Find the lines with "JSON" in them and copy them out.
—————
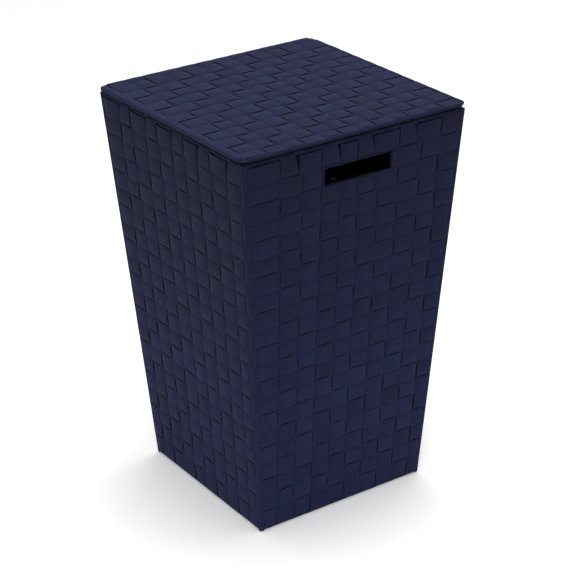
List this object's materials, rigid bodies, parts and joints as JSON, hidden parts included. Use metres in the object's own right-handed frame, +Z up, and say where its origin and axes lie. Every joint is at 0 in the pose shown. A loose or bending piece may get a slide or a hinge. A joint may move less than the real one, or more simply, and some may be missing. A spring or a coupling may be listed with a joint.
{
  "type": "woven strap laundry hamper",
  "caption": "Tapered square storage hamper woven from flat navy fabric straps over a wire frame, with a hinged woven lid and a handhold in each side.",
  "frame": {"origin": "middle of the base, on the floor", "axes": "+Z up; -Y is the front, where the lid opens; +X and -X are the sides with the handholds"},
  "size_m": [0.354, 0.354, 0.565],
  "materials": {
    "navy_strap": "matte ribbed woven strap, dark navy",
    "navy_binding": "matte ribbed binding tape, dark navy",
    "hinge_fabric": "plain tape, dark navy, stitched",
    "steel_wire": "dark powder coated steel wire, satin"
  },
  "bodies": {
    "body": {"rim_wire": "steel_wire", "base_wire": "steel_wire", "front_left_post": "steel_wire", "front_right_post": "steel_wire", "back_right_post": "steel_wire", "back_left_post": "steel_wire", "right_handle_wire": "steel_wire", "left_handle_wire": "steel_wire", "front_left_binding": "navy_binding", "front_right_binding": "navy_binding", "back_right_binding": "navy_binding", "back_left_binding": "navy_binding", "base_binding": "navy_binding", "rim_binding": "navy_binding", "right_handle_binding": "navy_binding", "left_handle_binding": "navy_binding", "front_uprights": "navy_strap", "right_uprights": "navy_strap", "back_uprights": "navy_strap", "left_uprights": "navy_strap", "base_long_straps": "navy_strap", "base_cross_straps": "navy_strap", "hoop_strap_01": "navy_strap", "hoop_strap_02": "navy_strap", "hoop_strap_03": "navy_strap", "hoop_strap_04": "navy_strap", "hoop_strap_05": "navy_strap", "hoop_strap_06": "navy_strap", "hoop_strap_07": "navy_strap", "hoop_strap_08": "navy_strap", "hoop_strap_09": "navy_strap", "hoop_strap_10": "navy_strap", "hoop_strap_11": "navy_strap", "hoop_strap_12": "navy_strap", "hoop_strap_13": "navy_strap", "hoop_strap_14": "navy_strap", "hoop_strap_15": "navy_strap", "hoop_strap_16": "navy_strap", "hoop_strap_17": "navy_strap", "hoop_strap_18": "navy_strap", "hoop_strap_19": "navy_strap", "hoop_strap_20": "navy_strap", "hoop_strap_21": "navy_strap", "hinge_tabs_lower": "hinge_fabric"},
    "lid": {"lid_wire": "steel_wire", "lid_long_straps": "navy_strap", "lid_cross_straps": "navy_strap", "lid_binding": "navy_binding", "hinge_tabs_upper": "hinge_fabric"}
  },
  "joints": [
    {"name": "lid_hinge", "type": "hinge", "parent": "body", "child": "lid", "pos_m": [0, 0.1785, 0.555], "axis": [-1, 0, 0], "range_deg": [0, 180]}
  ]
}
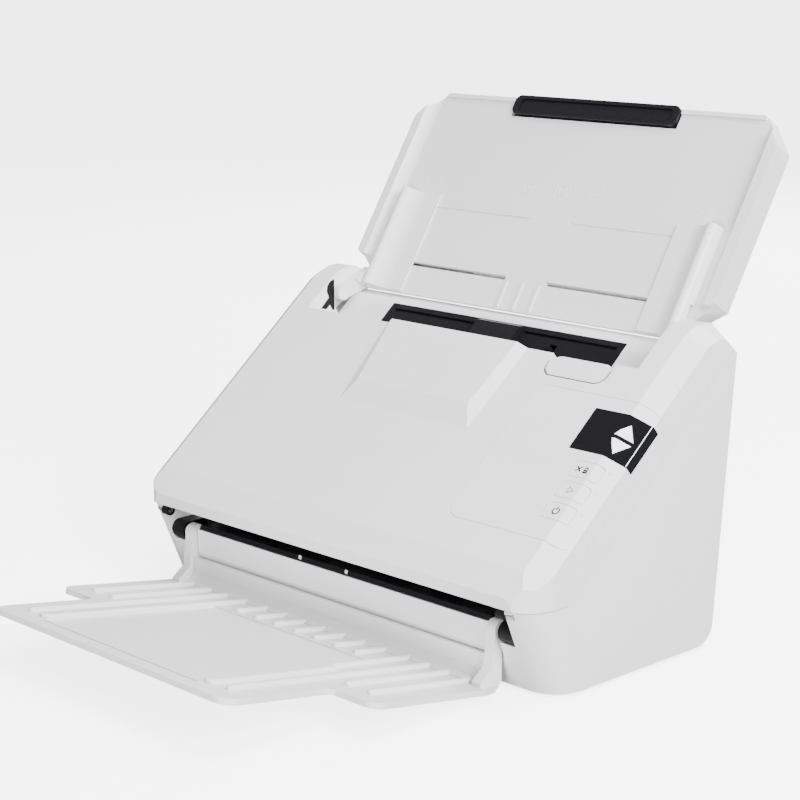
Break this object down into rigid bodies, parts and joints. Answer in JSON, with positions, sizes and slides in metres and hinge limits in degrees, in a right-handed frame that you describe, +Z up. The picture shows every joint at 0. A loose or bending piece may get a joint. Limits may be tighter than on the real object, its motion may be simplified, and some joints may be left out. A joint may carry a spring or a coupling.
{
  "type": "sheet fed document scanner",
  "caption": "Upright desktop document scanner with an opening front cover, folding input tray with sliding guides, and a ribbed output tray.",
  "frame": {"origin": "centre of the overall box at table level, under the feet", "axes": "+X to the right-hand side as seen by someone facing the scanner's front, -Y to the front where the sheets come out, +Z up"},
  "size_m": [0.3, 0.363, 0.2676],
  "materials": {
    "white_housing": "fine satin texture",
    "white_cover": "fine satin texture",
    "white_panel": "smooth satin",
    "white_tray": "fine satin texture",
    "white_guide": "smooth satin",
    "white_output": "fine satin texture",
    "white_nylon": "smooth",
    "grey_plastic": "fine texture",
    "soft_rubber": "matte",
    "roller_rubber": "fine ground",
    "belt_rubber": "matte",
    "zinc_steel": "zinc plated",
    "sheet_steel": "plated sheet",
    "shaft_steel": "ground",
    "black_guide": "fine texture",
    "black_gloss": "semi-gloss",
    "socket_black": "smooth",
    "display_black": "polished",
    "light_clear": "polished",
    "lit_white": "translucent white",
    "clear_glass": "polished",
    "board_green": "solder mask"
  },
  "bodies": {
    "base": {"base_housing": "white_housing", "rear_cover": "white_housing", "bottom_plate": "grey_plastic", "rubber_feet": "soft_rubber", "case_screws": "zinc_steel", "lower_paper_guide": "black_guide", "exit_apron": "black_guide", "feed_hood": "black_gloss", "side_frames": "sheet_steel", "shaft_bushes": "white_nylon", "drive_belt": "belt_rubber", "drive_motor": "sheet_steel", "motor_bracket": "sheet_steel", "rear_image_sensor": "black_guide", "rear_scan_glass": "clear_glass", "main_board": "board_green", "power_inlet": "socket_black", "usb_socket": "socket_black", "tray_brackets": "white_nylon", "tray_hinge_blocks": "socket_black", "cover_hinge_pins": "shaft_steel", "latch_strikers": "sheet_steel", "flag_carrier": "socket_black"},
    "paper_sensor_flag": {"paper_flag": "socket_black"},
    "feed_drive": {"feed_shaft": "shaft_steel", "feed_roller": "roller_rubber"},
    "transport_drive": {"transport_shaft": "shaft_steel", "transport_rollers": "roller_rubber"},
    "exit_drive": {"exit_shaft": "shaft_steel", "exit_rollers": "roller_rubber"},
    "motor_rotor": {"motor_shaft": "shaft_steel"},
    "cover": {"front_cover": "white_cover", "cover_hinge_lugs": "socket_black", "control_panel": "white_panel", "display_window": "display_black", "light_pipes": "light_clear", "upper_paper_guide": "black_guide", "front_image_sensor": "black_guide", "front_scan_glass": "clear_glass", "panel_board": "board_green"},
    "cover_latch": {"latch_bar": "shaft_steel"},
    "cover_lever": {"release_lever": "white_cover"},
    "cancel_key": {"cancel_button": "white_panel"},
    "scan_key": {"scan_button": "white_panel"},
    "power_key": {"power_button": "white_panel"},
    "up_key": {"up_button": "lit_white"},
    "down_key": {"down_button": "lit_white"},
    "transport_pinch": {"transport_pinch_roller": "white_nylon"},
    "exit_pinch": {"exit_pinch_roller": "white_nylon"},
    "separation": {"separation_roller": "roller_rubber"},
    "input_tray": {"tray_panel": "white_tray", "tray_back": "white_tray", "tray_pins": "white_nylon", "pinion_axle": "white_nylon"},
    "guide_gear": {"guide_pinion": "white_nylon"},
    "guide_right": {"right_guide": "white_guide"},
    "guide_left": {"left_guide": "white_guide"},
    "tray_pull_out": {"tray_extension": "black_gloss"},
    "exit_tray": {"output_tray": "white_output"},
    "sheet_stop": {"output_stopper": "white_output"}
  },
  "joints": [
    {"name": "cover_hinge", "type": "hinge", "parent": "base", "child": "cover", "pos_m": [0, -0.04047, 0.044], "axis": [1, 0, 0], "range_deg": [0, 60]},
    {"name": "input_tray_hinge", "type": "hinge", "parent": "base", "child": "input_tray", "pos_m": [0, 0.08703, 0.1535], "axis": [-1, 0, 0], "range_deg": [-145, 0]},
    {"name": "output_tray_hinge", "type": "hinge", "parent": "base", "child": "exit_tray", "pos_m": [0, -0.03097, 0.0315], "axis": [1, 0, 0], "range_deg": [-82, 0]},
    {"name": "stopper_hinge", "type": "hinge", "parent": "exit_tray", "child": "sheet_stop", "pos_m": [0, -0.17358, 0.02528], "axis": [-1, 0, 0], "range_deg": [0, 95]},
    {"name": "right_guide_slide", "type": "slide", "parent": "input_tray", "child": "guide_right", "axis": [-1, 0, 0], "range_m": [0, 0.06]},
    {"name": "left_guide_slide", "type": "slide", "parent": "input_tray", "child": "guide_left", "axis": [1, 0, 0], "range_m": [0, 0.06]},
    {"name": "guide_pinion_spin", "type": "hinge", "parent": "input_tray", "child": "guide_gear", "pos_m": [0, 0.1284, 0.18363], "axis": [0, -0.8443, 0.5358], "range_deg": [-290, 0]},
    {"name": "tray_extension_slide", "type": "slide", "parent": "input_tray", "child": "tray_pull_out", "axis": [0, 0.5358, 0.8443], "range_m": [0, 0.045]},
    {"name": "transport_spin", "type": "hinge", "parent": "base", "child": "transport_drive", "pos_m": [0, 0.03004, 0.08442], "axis": [1, 0, 0], "continuous": true},
    {"name": "feed_spin", "type": "hinge", "parent": "base", "child": "feed_drive", "pos_m": [0, 0.06761, 0.11125], "axis": [1, 0, 0], "continuous": true},
    {"name": "exit_spin", "type": "hinge", "parent": "base", "child": "exit_drive", "pos_m": [0, -0.01711, 0.04415], "axis": [1, 0, 0], "continuous": true},
    {"name": "motor_spin", "type": "hinge", "parent": "base", "child": "motor_rotor", "pos_m": [0, 0.05403, 0.0315], "axis": [1, 0, 0], "continuous": true},
    {"name": "transport_pinch_spin", "type": "hinge", "parent": "cover", "child": "transport_pinch", "pos_m": [0, 0.02205, 0.09377], "axis": [1, 0, 0], "continuous": true},
    {"name": "exit_pinch_spin", "type": "hinge", "parent": "cover", "child": "exit_pinch", "pos_m": [0, -0.02509, 0.0535], "axis": [1, 0, 0], "continuous": true},
    {"name": "separation_spin", "type": "hinge", "parent": "cover", "child": "separation", "pos_m": [0, 0.05541, 0.12554], "axis": [1, 0, 0], "continuous": true},
    {"name": "release_lever_press", "type": "hinge", "parent": "cover", "child": "cover_lever", "pos_m": [0, 0.0626, 0.13916], "axis": [1, 0, 0], "range_deg": [0, 3], "stiffness_Nm_per_rad": 0.4, "springref_deg": -5.73},
    {"name": "cover_latch_turn", "type": "hinge", "parent": "cover", "child": "cover_latch", "pos_m": [0, 0.05882, 0.13464], "axis": [1, 0, 0], "range_deg": [0, 5]},
    {"name": "cancel_press", "type": "slide", "parent": "cover", "child": "cancel_key", "axis": [0, 0.6388, -0.7694], "range_m": [0, 0.0006], "stiffness_N_per_m": 300, "springref_m": -0.0006},
    {"name": "scan_press", "type": "slide", "parent": "cover", "child": "scan_key", "axis": [0, 0.6388, -0.7694], "range_m": [0, 0.0006], "stiffness_N_per_m": 300, "springref_m": -0.0006},
    {"name": "power_press", "type": "slide", "parent": "cover", "child": "power_key", "axis": [0, 0.6388, -0.7694], "range_m": [0, 0.0006], "stiffness_N_per_m": 300, "springref_m": -0.0006},
    {"name": "up_press", "type": "slide", "parent": "cover", "child": "up_key", "axis": [0, 0.6388, -0.7694], "range_m": [0, 0.0006], "stiffness_N_per_m": 300, "springref_m": -0.0006},
    {"name": "down_press", "type": "slide", "parent": "cover", "child": "down_key", "axis": [0, 0.6388, -0.7694], "range_m": [0, 0.0006], "stiffness_N_per_m": 300, "springref_m": -0.0006},
    {"name": "paper_flag_turn", "type": "hinge", "parent": "base", "child": "paper_sensor_flag", "pos_m": [0, 0.09152, 0.13561], "axis": [1, 0, 0], "range_deg": [0, 20], "stiffness_Nm_per_rad": 0.002, "springref_deg": -11.46}
  ],
  "couplings": [
    {"joint": "left_guide_slide", "follows": "right_guide_slide", "ratio": 1},
    {"joint": "guide_pinion_spin", "follows": "right_guide_slide", "rad_per_m": -83.333},
    {"joint": "feed_spin", "follows": "transport_spin", "ratio": 1},
    {"joint": "exit_spin", "follows": "transport_spin", "ratio": 1},
    {"joint": "motor_spin", "follows": "transport_spin", "ratio": 1.5},
    {"joint": "cover_latch_turn", "follows": "release_lever_press", "ratio": 1}
  ]
}
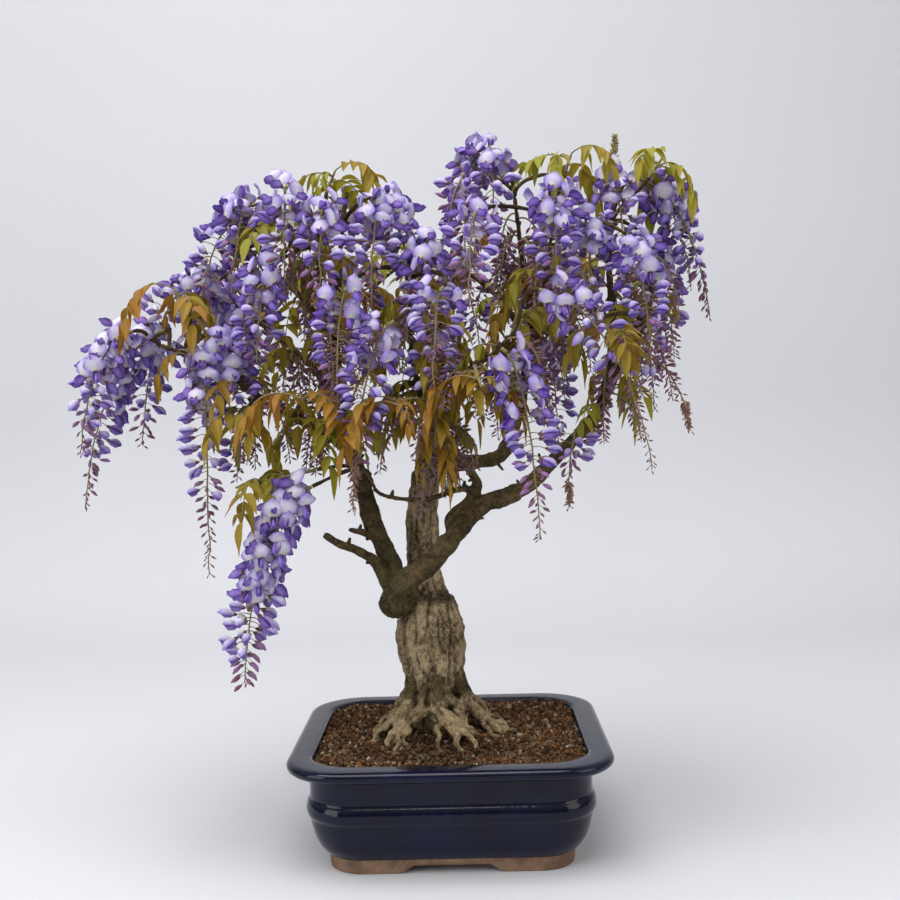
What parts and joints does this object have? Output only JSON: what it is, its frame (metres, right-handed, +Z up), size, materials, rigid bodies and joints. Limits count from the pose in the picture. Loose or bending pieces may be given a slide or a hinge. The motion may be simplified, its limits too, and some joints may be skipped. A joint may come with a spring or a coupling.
{
  "type": "wisteria bonsai",
  "caption": "Wisteria bonsai in flower: a fissured trunk with winding boughs, hanging violet racemes and pinnate leaves, in a rounded glazed pot with an unglazed foot.",
  "frame": {"origin": "centre of the whole object's footprint, at table level under the pot's foot", "axes": "+Z up along the trunk, front towards -Y, right side towards +X; the depth along Y is the shortest extent"},
  "size_m": [0.6886, 0.3488, 0.7497],
  "materials": {
    "glaze": "dark navy gloss glaze on stoneware, bare brown clay at the foot",
    "net": "black moulded plastic net",
    "earth": "loose matte granules of fired clay and pumice",
    "bark": "matte grey-tan bark with dark fissures",
    "petal": "soft matte petals, lilac to violet",
    "leaf": "satin young leaves, bronze to yellow-green"
  },
  "bodies": {
    "root": {"pot": "glaze", "drain_net_left": "net", "drain_net_right": "net", "soil": "earth", "tree": "bark", "leafy_shoot_01": "leaf", "leafy_shoot_02": "leaf", "leafy_shoot_03": "leaf", "leafy_shoot_04": "leaf", "leafy_shoot_05": "leaf", "leafy_shoot_06": "leaf", "leafy_shoot_07": "leaf", "leafy_shoot_08": "leaf", "leafy_shoot_09": "leaf", "leafy_shoot_10": "leaf", "leafy_shoot_11": "leaf", "leafy_shoot_12": "leaf", "leafy_shoot_13": "leaf", "leafy_shoot_14": "leaf", "racemes_01": "petal", "racemes_02": "petal", "racemes_03": "petal", "racemes_04": "petal", "racemes_05": "petal", "racemes_06": "petal", "racemes_07": "petal", "racemes_08": "petal", "racemes_09": "petal", "racemes_10": "petal", "racemes_11": "petal", "racemes_12": "petal", "racemes_13": "petal", "racemes_14": "petal", "racemes_15": "petal", "racemes_16": "petal", "racemes_17": "petal", "racemes_18": "petal", "racemes_19": "petal", "racemes_20": "petal", "racemes_21": "petal", "racemes_22": "petal", "racemes_23": "petal", "racemes_24": "petal", "racemes_25": "petal", "racemes_26": "petal", "racemes_27": "petal", "racemes_28": "petal", "racemes_29": "petal", "racemes_30": "petal", "racemes_31": "petal", "racemes_32": "petal", "racemes_33": "petal", "racemes_34": "petal", "racemes_35": "petal", "racemes_36": "petal", "racemes_37": "petal", "racemes_38": "petal", "racemes_39": "petal"}
  },
  "joints": []
}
—————
## EXERCISE ANSWER
List this object's materials, rigid bodies, parts and joints as JSON, hidden parts included. Use metres in the object's own right-handed frame, +Z up, and say where its origin and axes lie. Every joint is at 0 in the pose shown. A loose or bending piece may get a slide or a hinge. A joint may move less than the real one, or more simply, and some may be missing. A spring or a coupling may be listed with a joint.
Break this object down into rigid bodies, parts and joints. Answer in JSON, with positions, sizes and slides in metres and hinge limits in degrees, in a right-handed frame that you describe, +Z up. The picture shows every joint at 0. A loose or bending piece may get a joint. Limits may be tighter than on the real object, its motion may be simplified, and some joints may be left out. A joint may carry a spring or a coupling.
What parts and joints does this object have? Output only JSON: what it is, its frame (metres, right-handed, +Z up), size, materials, rigid bodies and joints. Limits count from the pose in the picture. Loose or bending pieces may be given a slide or a hinge. The motion may be simplified, its limits too, and some joints may be skipped. A joint may come with a spring or a coupling.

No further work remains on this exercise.